COSMOLOGY | Contents | Next

PARTREE and SCF: A Strategic Applications Collaboration for the Study of Galaxies

Lars E. Hernquist
Harvard-Smithsonian Center for Astrophysics
Jay Boisseau
SAC Program Coordinator, SDSC

Stuart Johnson
Scientific Computing Group, SDSC
Robert Leary
Computational Science Research Group, SDSC

John Dubinski, University of Toronto
Steinn Sigurdsson, Pennsylvania State University
Chris Mihos, Case Western Reserve University
Romeel Davé, Princeton University
Kathryn V. Johnston, The Institute for Advanced Study
Roeland van der Marel, Space Telescope Science Institute
Stephen Vine, Ohio University

W hen astronomers survey the sky, they see that most stars are members of galaxies, collections of hundreds of millions to hundreds of billions of stars arrayed across the universe in a variety of shapes and sizes. Pictures from the Hubble Space Telescope have captured snapshots of the life cycle of galaxies from their cosmic infancy (in the farthest galaxies) to the present. How have these large families of stars formed and interacted to produce what Hubble sees? Scientists at SDSC recently helped a group of astrophysicists to model galaxy dynamics and evolution faster and more accurately.

"To sort out the history of the universe, we study the ways all of these galaxies have changed over time, using the fundamental physics that governs their gravitational evolution," said Lars Hernquist, professor at the Harvard-Smithsonian Center for Astrophysics. "Our computer codes are designed to answer galactic evolutionary questions. Now that they run two to three times faster on the fastest supercomputers, we can ask more precise questions and get better answers. This is work we could not have accomplished ourselves; it required the dedicated expertise that SDSC brought to it."






The optimization and speed-up of two of the group's codes, PARTREE and SCF, was part of NPACI's Strategic Applications Collaborations (SAC) program, originated by Jay Boisseau, Associate Director for Scientific Computing at SDSC. "We work with leading-edge researchers whose codes have wide application," Boisseau said, "to enhance the effectiveness of research on our HPC systems." Stuart Johnson of the Scientific Computing Group and Robert Leary of the Computational Science Research Group led the work on the Hernquist codes. Johnson optimized the code PARTREE for the IBM SP and CRAY T3E; Leary worked on the SCF code.

Galactic dynamics can be modeled as the collisionless interaction of a large collection of particles, the more the better. "PARTREE stands for parallel tree code," Johnson said. "In a nutshell, it solves the collisionless N-body gravitational interaction problem by approximating the effects of distant particles."

With no approximations, since every particle must interact with every other particle, solutions for large N-body systems rapidly become computationally intractable. When the forces due to more distant particles are approximated, the number of operations can be reduced to a more manageable scale (from order N2 to N log N).
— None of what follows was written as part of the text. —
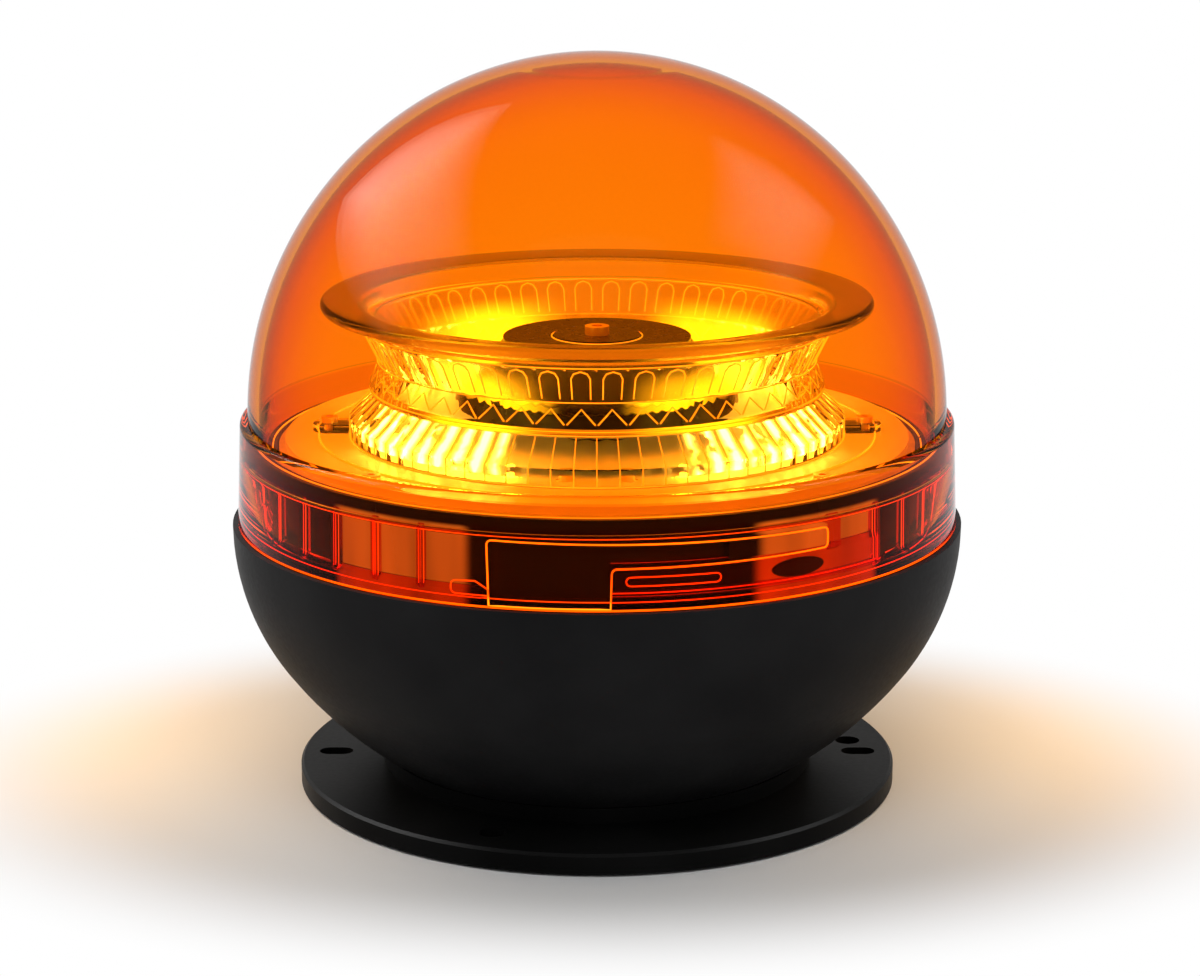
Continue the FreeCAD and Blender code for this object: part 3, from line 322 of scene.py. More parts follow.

In the parallel tree code, data distribution across processors is accomplished by successively halving the particles, a process called orthogonal recursive bisection (ORB). Then the particles are placed in a so-called Barnes-Hut tree, according to their locations in nested, rectangular subdivisions of the space. At each time step, the code performs an ORB domain decomposition, a local Barnes-Hut construction, and a local essential tree construction (the combination of decompositions on each processor). PARTREE then "walks" through the essential trees to calculate the forces and move the particles, according to Johnson.

Top| Contents | Next

Figure 1 - Cluster of Bright Galaxies
Figure 1. Cluster of Bright Galaxies
John Dubinski of the Canadian Institute for Theoretical Astronomy at the University of Toronto simulated this bright galactic cluster with PARTREE. It shows cluster development 7.5 million years after the Big Bang. The large elliptical galaxy at the center has formed from the merger of several galaxies. The speedup of PARTREE accomplished at SDSC will assist Dubinski and others in making such simulations.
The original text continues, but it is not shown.